WHAT NEEDS TO BE DONE - Reproduce, exactly and in full, only the lines below from the one containing "# (radius, height)" through the one containing "START = time.time()".

INFORMATION PROVIDED -

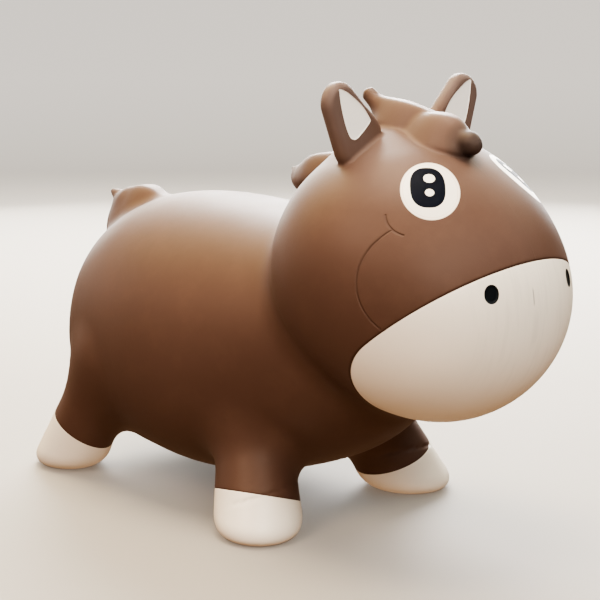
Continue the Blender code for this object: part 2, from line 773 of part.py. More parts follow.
def on_head(p):
    return 0.0007 - head_field(p)


LOCKS = (
    ("forelock", (0.1960, 0, 0.3965), (0.5, 0, 0.87), forelock_field, on_head, 22, 6, 3, 0.55),
    ("poll_lock", (0.1260, 0, 0.4075), (-0.85, 0, 0.53), poll_field,
     lambda p: np.maximum(on_head(p), 0.0008 - forelock_field(p)), 16, 6, 3, 1.0),
    ("nape_lock", (0.0380, 0, 0.3440), (-1.0, 0, 0.08), nape_field, on_head, 18, 6, 3, 1.0),
)
for name, centre, pole, skin, base, sides, rows_skin, rows_base, stretch in LOCKS:
    verts, faces = pebble(centre, pole, skin, base, sides, rows_skin, rows_base, stretch)
    place(name, verts, faces, BROWN, 0.45)


def tail_skin(p):
    return soft_min(tail_ball(p), bar_chain(p, TAIL, 0.010), 0.012)


verts, faces = pebble((-0.2600, 0, 0.2740), (-0.93, 0, 0.37), tail_skin,
                      lambda p: -(torso_field(p) + TAIL_ROOT_DEPTH), 22, 9, 3)
place("tail", verts, faces, BROWN, 0.45, origin=TAIL_ROOT)


# ------------------------------------------------------------ valve and plug
def turned(name, profile, colour, rough, origin, sides=24):
    """A closed ring or plug turned about a vertical axis from (r, z) points."""
    bm = bmesh.new()
    verts = [bm.verts.new((r, 0.0, z)) for r, z in profile]
    edges = [bm.edges.new((verts[i], verts[(i + 1) % len(verts)])) for i in range(len(verts))
             if not (profile[i][0] == 0.0 and profile[(i + 1) % len(verts)][0] == 0.0)]
    bmesh.ops.spin(bm, geom=verts + edges, cent=(0, 0, 0), axis=(0, 0, 1),
                   angle=2.0 * math.pi, steps=sides, use_merge=True, use_duplicate=False)
    bmesh.ops.remove_doubles(bm, verts=bm.verts[:], dist=1e-6)
    bmesh.ops.triangulate(bm, faces=bm.faces[:])
    bm.verts.ensure_lookup_table()
    v = np.array([q.co[:] for q in bm.verts]) + np.asarray(origin)
    f = [tuple(q.index for q in t.verts) for t in bm.faces]
    bm.free()
    return place(name, v, f, colour, rough, origin=origin)


# (radius, height) above the lowest point of the belly
SOCKET = ((0.0115, 0.0003), (0.0115, 0.0044), (0.0165, 0.0044), (0.0165, 0.0060),
          (0.0085, 0.0060), (0.0078, 0.0130), (0.0052, 0.0130), (0.0052, 0.0030),
          (0.0098, 0.0030), (0.0098, 0.0003))
PLUG = ((0.0, 0.0006), (0.0088, 0.0006), (0.0093, 0.0011), (0.0093, 0.0026), (0.0046, 0.0026),
        (0.0046, 0.0118), (0.0040, 0.0128), (0.0, 0.0128))
turned("valve_socket", SOCKET, VALVE_TAN, 0.40, (VALVE_X, 0.0, BELLY_Z))
turned("valve_plug", PLUG, VALVE_TAN, 0.40, (VALVE_X, 0.0, BELLY_Z))
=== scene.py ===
import bpy
import math
import time

import numpy as np
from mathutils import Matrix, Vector


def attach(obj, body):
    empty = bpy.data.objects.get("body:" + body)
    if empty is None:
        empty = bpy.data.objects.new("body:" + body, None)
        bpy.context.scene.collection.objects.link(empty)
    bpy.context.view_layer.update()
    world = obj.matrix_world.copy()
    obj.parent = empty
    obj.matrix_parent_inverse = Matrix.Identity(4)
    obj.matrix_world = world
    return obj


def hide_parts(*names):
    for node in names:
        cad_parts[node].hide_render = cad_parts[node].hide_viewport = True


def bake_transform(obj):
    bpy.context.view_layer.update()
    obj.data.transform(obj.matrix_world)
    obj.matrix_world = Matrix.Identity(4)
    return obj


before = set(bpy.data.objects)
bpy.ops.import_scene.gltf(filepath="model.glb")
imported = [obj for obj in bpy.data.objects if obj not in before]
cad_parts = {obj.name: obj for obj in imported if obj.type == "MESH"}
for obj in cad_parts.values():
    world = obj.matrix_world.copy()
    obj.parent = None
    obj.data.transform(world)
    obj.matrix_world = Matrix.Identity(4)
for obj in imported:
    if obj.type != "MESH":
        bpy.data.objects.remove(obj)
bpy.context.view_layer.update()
START = time.time()

# The toy's skin is one smooth implicit surface. It is meshed once, refined where it
# bends, then split into pieces along the painted edges and round each part that moves.

# ------------------------------------------------------------------ dimensions
TORSO_C = (-0.1296, 0.0, 0.1480)
TORSO_REAR, TORSO_FRONT = 0.1830, 0.2500
TORSO_HALF_WIDTH = 0.1380
TORSO_UP, TORSO_DOWN = 0.1600, 0.1225
TORSO_POWER = 2.134
NECK_A, NECK_B = (-0.0612, 0.0, 0.1640), (0.0620, 0.0, 0.1896)
NECK_RA, NECK_RB, NECK_BLEND = 0.1223, 0.1098, 0.06
CRANIUM_C, CRANIUM_S = (0.1558, 0.0, 0.2671), (0.1268, 0.1406, 0.1268)
SNOUT_C, SNOUT_S = (0.1944, 0.0, 0.2439), (0.1182, 0.1260, 0.1182)
HEAD_BLEND = 0.02
HEAD_FILLET = 0.020
MUZZLE_TOP_X, MUZZLE_TOP_Z, MUZZLE_SLOPE = 0.3027, 0.2911, 0.80
MUZZLE_REAR_X, MUZZLE_CORNER = 0.1740, 0.041
FRONT_LEG = ((0.0023, 0.0668, 0.1293), (0.0635, 0.1135, -0.0147), 0.0333, 0.0473)
REAR_LEG = ((-0.1882, 0.1000, 0.1293), (-0.2703, 0.1049, -0.0147), 0.0300, 0.0411)
LEG_FILLET = 0.0298
SOLE_ROUND = 0.0218
FRONT_CUFF = (-0.0059, 0.3538, 0.1394)
REAR_CUFF = (-0.1271, 0.3338, -0.5950)
ANKLE = (0.0286, -0.0744, 0.3520)
EAR_TOP, EAR_INNER, EAR_OUTER = (0.0843, 0.4245), (0.0534, 0.3948), (0.0699, 0.3843)
EAR_X, EAR_TILT, EAR_ROUND = 0.1450, -0.05, 0.0200
EAR_FRONT, EAR_THICK, EAR_ROLL = 0.0045, 0.0162, 0.0079
EAR_MID_Z = 0.41
EAR_HINGE = (0.1366, 0.0560, 0.3815)
EAR_LONG = (0.0, 0.5400, 0.8417)
# the painted leaf inside the ear, (y, z), from its tip down the inner edge and back up the outer one
LINING = ((0.0900, 0.4382), (0.0795, 0.4342), (0.0625, 0.4222), (0.0528, 0.4105), (0.0522, 0.4065), (0.0586, 0.4005),
          (0.0690, 0.3930), (0.0745, 0.3922), (0.0792, 0.3950), (0.0845, 0.4065), (0.0888, 0.4216), (0.0908, 0.4347))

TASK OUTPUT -
# (radius, height) above the lowest point of the belly
SOCKET = ((0.0115, 0.0003), (0.0115, 0.0044), (0.0165, 0.0044), (0.0165, 0.0060),
          (0.0085, 0.0060), (0.0078, 0.0130), (0.0052, 0.0130), (0.0052, 0.0030),
          (0.0098, 0.0030), (0.0098, 0.0003))
PLUG = ((0.0, 0.0006), (0.0088, 0.0006), (0.0093, 0.0011), (0.0093, 0.0026), (0.0046, 0.0026),
        (0.0046, 0.0118), (0.0040, 0.0128), (0.0, 0.0128))
turned("valve_socket", SOCKET, VALVE_TAN, 0.40, (VALVE_X, 0.0, BELLY_Z))
turned("valve_plug", PLUG, VALVE_TAN, 0.40, (VALVE_X, 0.0, BELLY_Z))
=== scene.py ===
import bpy
import math
import time

import numpy as np
from mathutils import Matrix, Vector


def attach(obj, body):
    empty = bpy.data.objects.get("body:" + body)
    if empty is None:
        empty = bpy.data.objects.new("body:" + body, None)
        bpy.context.scene.collection.objects.link(empty)
    bpy.context.view_layer.update()
    world = obj.matrix_world.copy()
    obj.parent = empty
    obj.matrix_parent_inverse = Matrix.Identity(4)
    obj.matrix_world = world
    return obj


def hide_parts(*names):
    for node in names:
        cad_parts[node].hide_render = cad_parts[node].hide_viewport = True


def bake_transform(obj):
    bpy.context.view_layer.update()
    obj.data.transform(obj.matrix_world)
    obj.matrix_world = Matrix.Identity(4)
    return obj


before = set(bpy.data.objects)
bpy.ops.import_scene.gltf(filepath="model.glb")
imported = [obj for obj in bpy.data.objects if obj not in before]
cad_parts = {obj.name: obj for obj in imported if obj.type == "MESH"}
for obj in cad_parts.values():
    world = obj.matrix_world.copy()
    obj.parent = None
    obj.data.transform(world)
    obj.matrix_world = Matrix.Identity(4)
for obj in imported:
    if obj.type != "MESH":
        bpy.data.objects.remove(obj)
bpy.context.view_layer.update()
START = time.time()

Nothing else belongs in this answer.